Stated task: Copy exactly the lines from the first line of the records below through the line containing "# under the middle of the whole frame.", including both, and nothing else.

Recorded information:

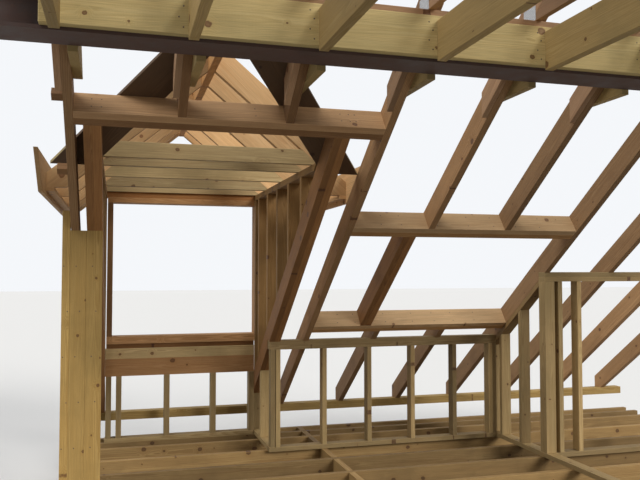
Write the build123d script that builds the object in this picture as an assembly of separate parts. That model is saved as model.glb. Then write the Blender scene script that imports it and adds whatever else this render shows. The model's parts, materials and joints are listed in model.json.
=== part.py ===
from build123d import *
import os
from math import cos, radians, sin, sqrt, tan

# Attic roof frame of site-cut timber under a row of nail-plated cap trusses.
# Millimetres. The setting-out frame used below has
#   x along the eaves, 0 at the wall line beside the first rafter,
#   y level and down the roof, 0 at the room-side face of the steel beam,
#   z up, 0 on top of the floor joists.
# The finished pieces are moved once, at the end, so that the origin lies
# under the middle of the whole frame.

# Roof slope
frame_length = 5700.0
roof_pitch = 36.0
rafter_width = 47.0
rafter_depth = 150.0
rafter_spacing = 600.0
rafter_grid_x = 40.0               # left face of the rafter grid
first_rafter_x = 55.0              # the first rafter is set in from the grid
rafter_seat_rise = 37.0            # rafters' underside at y = 0, above the beam's top plate

# Steel beam, a universal column section, with its ledger and top plate
beam_bearing = 200.0               # the beam runs this far past each end
beam_bottom = 2523.5
beam_depth = 215.8
beam_width = 206.4
beam_web = 10.0
beam_flange = 17.3
beam_root_radius = 10.2
plate_thickness = 47.0
plate_width = 97.0
ledger_depth = 200.0
steel_clearance = 1.6              # plumb cuts stand this far off the flange tip

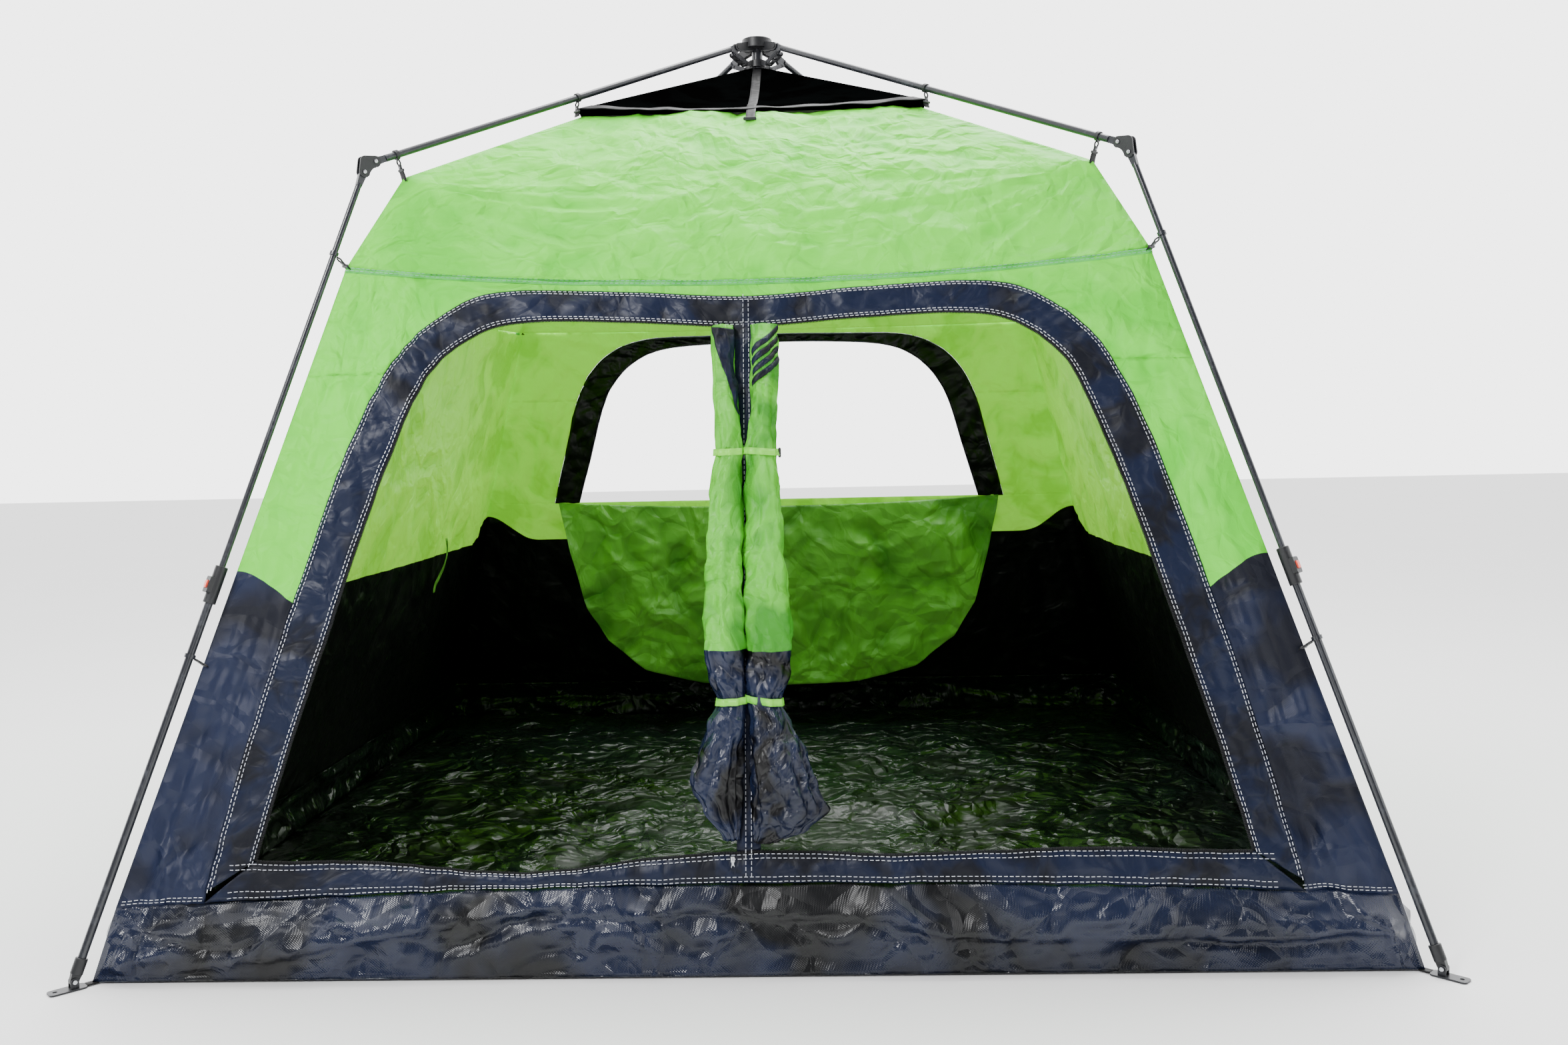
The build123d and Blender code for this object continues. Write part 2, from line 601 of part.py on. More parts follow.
def foot_plate():
    length = FOOT_IN + FOOT_OUT
    middle = FOOT_R + (FOOT_OUT - FOOT_IN) / 2
    base = Pos(middle, 0, 0) * Box(length, FOOT_PLATE_W, FOOT_PLATE_T, align=BOTTOM)
    base = fillet(base.edges().filter_by(Axis.Z), 8.0)
    ear_offset = SOCKET_TONGUE_T / 2 + GAP + PLATE_T / 2
    ear = Pos(*FOOT) * Circle(8) + Pos(FOOT_R, FOOT_Z / 2) * Rectangle(16, FOOT_Z)
    for side in (-1, 1):
        base += side_view(ear, PLATE_T, side * ear_offset)
    base += rivet(FOOT, 2 * (ear_offset + PLATE_T / 2))
    hole = Cylinder(STAKE_HOLE_R, 4 * FOOT_PLATE_T)
    return base - Pos(FOOT_R + STAKE_HOLE_OUT, 0, 0) * hole


# ---------------------------------------------------------------- straps from frame to cloth
def ring_clear(across, along, ring_r):
    """Where on a strap its rounded end stands clear of the ring that it hangs from."""
    reach = GAP + STRAP_T / 2
    flat = (ring_r + reach) / across
    if flat * along <= RING_W / 2:
        return flat
    near = across * ring_r + along * RING_W / 2
    miss = reach**2 + near**2 - ring_r**2 - (RING_W / 2) ** 2
    return near + math.sqrt(max(miss, 0.0))


def strap(ring_at, tube_way, tube_r, corner):
    """Webbing from a ring to the cloth's corner seam, both in the radial plane."""
    way, length = unit(ring_at, corner)
    across = abs(way[0] * tube_way[1] - way[1] * tube_way[0])
    along = abs(way[0] * tube_way[0] + way[1] * tube_way[1])
    start = step_along(ring_at, way, ring_clear(across, along, tube_r + GAP / 2 + RING_T))
    end = step_along(ring_at, way, length - GAP - STRAP_T / 2)
    return side_view(bar(start, end, STRAP_T / 2, STRAP_T / 2), STRAP_W)


def corner_straps():
    cap_ring = step_along(HUB_PIVOT, RAFTER_DIR, CAP_RING_S)
    break_ring = step_along(HUB_PIVOT, RAFTER_DIR, BREAK_RING_S)
    high_ring = step_along(KNEE, LEG_UP, -UPPER_RING_DOWN)
    low_ring = step_along(FOOT, LEG_UP, LOWER_RING_UP)
    cap_top = CAP_Z + upright_thickness(CAP_HALF, CAP_Z, 0, CAP_APEX_Z, CLOTH_T)
    roof_up = upright_thickness(EAVE_HALF, EAVE_Z, ROOF_BREAK_HALF, ROOF_BREAK_Z, CLOTH_T)
    joins = [
        (cap_ring, RAFTER_DIR, RAFTER_TUBE_R, CAP_HALF, cap_top),
        (break_ring, RAFTER_DIR, RAFTER_TUBE_R, ROOF_BREAK_HALF, ROOF_BREAK_Z + roof_up),
        (high_ring, LEG_UP, UPPER_TUBE_R, EAVE_HALF, EAVE_Z),
        (low_ring, LEG_UP, LOWER_TUBE_R, wall_half(low_ring[1]), low_ring[1]),
    ]
    straps = [strap(at, way, tube_r, (half * DIAGONAL, z)) for at, way, tube_r, half, z in joins]
    start, end = FLOOR_HALF * DIAGONAL + GAP, FOOT_R - FOOT_IN - GAP
    ground = Box(end - start, STRAP_W, STRAP_T, align=BOTTOM)
    straps.append(Pos((start + end) / 2, 0, 0) * ground)
    return [Rot(0, 0, angle) * item for angle in CORNERS.values() for item in straps]


# ---------------------------------------------------------------- write every node
def main():
    os.makedirs("parts", exist_ok=True)
    body_nodes = {
        "floor_tub": floor_tub(),
        "front_wall": front_wall(),
        "rear_wall": rear_wall(),
        "left_wall": turned([side_wall()], 270),
        "right_wall": turned([side_wall()], 90),
        "roof": roof(),
        "vent_mesh": vent_mesh(),
        "vent_cap": vent_cap(),
        "door_rolls": door_rolls(),
        "door_ties": door_ties(),
        "rear_flap": rear_flap(),
        "corner_straps": corner_straps(),
        "zip_slider": zip_slider(),
        "zip_pull": zip_pull(),
        "hub_crown": hub_crown(),
        "hub_post": hub_post(),
        "hub_slider": hub_slider(),
    }
    for name, pieces in body_nodes.items():
        save(name, pieces)
    corner_nodes = {
        "link": [link()],
        "rafter": [rafter()],
        "rafter_rings": rafter_rings(),
        "knuckle": [knuckle()],
        "upper_leg": upper_leg(),
        "lower_leg": lower_leg(),
        "sleeve": [sleeve()],
        "button": [button()],
        "foot_socket": [foot_socket()],
        "foot_plate": [foot_plate()],
    }
    for corner, angle in CORNERS.items():
        for name, pieces in corner_nodes.items():
            save(name + "_" + corner, turned(pieces, angle))
    print("fold", {k: round(v, 2) for k, v in FOLD.items()}, "leg", round(LEG_L, 1))


main()
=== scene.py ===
import json
import math
from functools import partial

import bmesh
import bpy
from mathutils import Matrix, Vector, noise


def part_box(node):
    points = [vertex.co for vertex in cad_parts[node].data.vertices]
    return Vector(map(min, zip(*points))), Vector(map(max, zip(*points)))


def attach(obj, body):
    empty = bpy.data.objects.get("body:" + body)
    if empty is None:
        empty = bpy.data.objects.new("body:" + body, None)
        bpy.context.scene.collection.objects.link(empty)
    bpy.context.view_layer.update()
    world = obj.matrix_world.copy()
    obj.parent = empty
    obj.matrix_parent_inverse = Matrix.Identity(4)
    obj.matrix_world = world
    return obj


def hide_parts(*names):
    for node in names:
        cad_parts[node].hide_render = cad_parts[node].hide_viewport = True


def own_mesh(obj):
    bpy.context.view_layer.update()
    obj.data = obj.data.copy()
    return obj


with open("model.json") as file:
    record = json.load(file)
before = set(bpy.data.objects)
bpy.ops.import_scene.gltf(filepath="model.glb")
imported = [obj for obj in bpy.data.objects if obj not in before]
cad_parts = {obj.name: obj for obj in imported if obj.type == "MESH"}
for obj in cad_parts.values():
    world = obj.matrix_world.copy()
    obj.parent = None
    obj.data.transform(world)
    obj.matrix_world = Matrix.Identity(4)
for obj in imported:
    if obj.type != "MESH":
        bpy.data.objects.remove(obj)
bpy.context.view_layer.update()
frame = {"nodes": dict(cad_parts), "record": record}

CREASE_SEED = 1795104623    # says where the creases fall, so that every run gives the same cloth
noise.seed_set(CREASE_SEED)

CORNER_ANGLES = {"front_left": 225.0, "front_right": 315.0, "rear_right": 45.0, "rear_left": 135.0}
FRONT, RIGHT, REAR, LEFT = range(4)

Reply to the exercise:
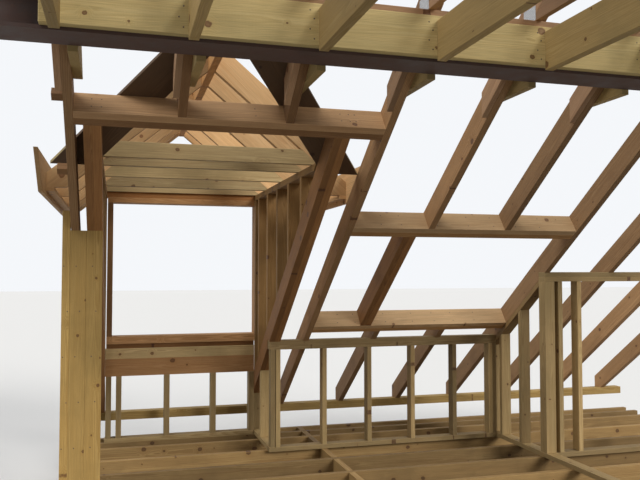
Write the build123d script that builds the object in this picture as an assembly of separate parts. That model is saved as model.glb. Then write the Blender scene script that imports it and adds whatever else this render shows. The model's parts, materials and joints are listed in model.json.
=== part.py ===
from build123d import *
import os
from math import cos, radians, sin, sqrt, tan

# Attic roof frame of site-cut timber under a row of nail-plated cap trusses.
# Millimetres. The setting-out frame used below has
#   x along the eaves, 0 at the wall line beside the first rafter,
#   y level and down the roof, 0 at the room-side face of the steel beam,
#   z up, 0 on top of the floor joists.
# The finished pieces are moved once, at the end, so that the origin lies
# under the middle of the whole frame.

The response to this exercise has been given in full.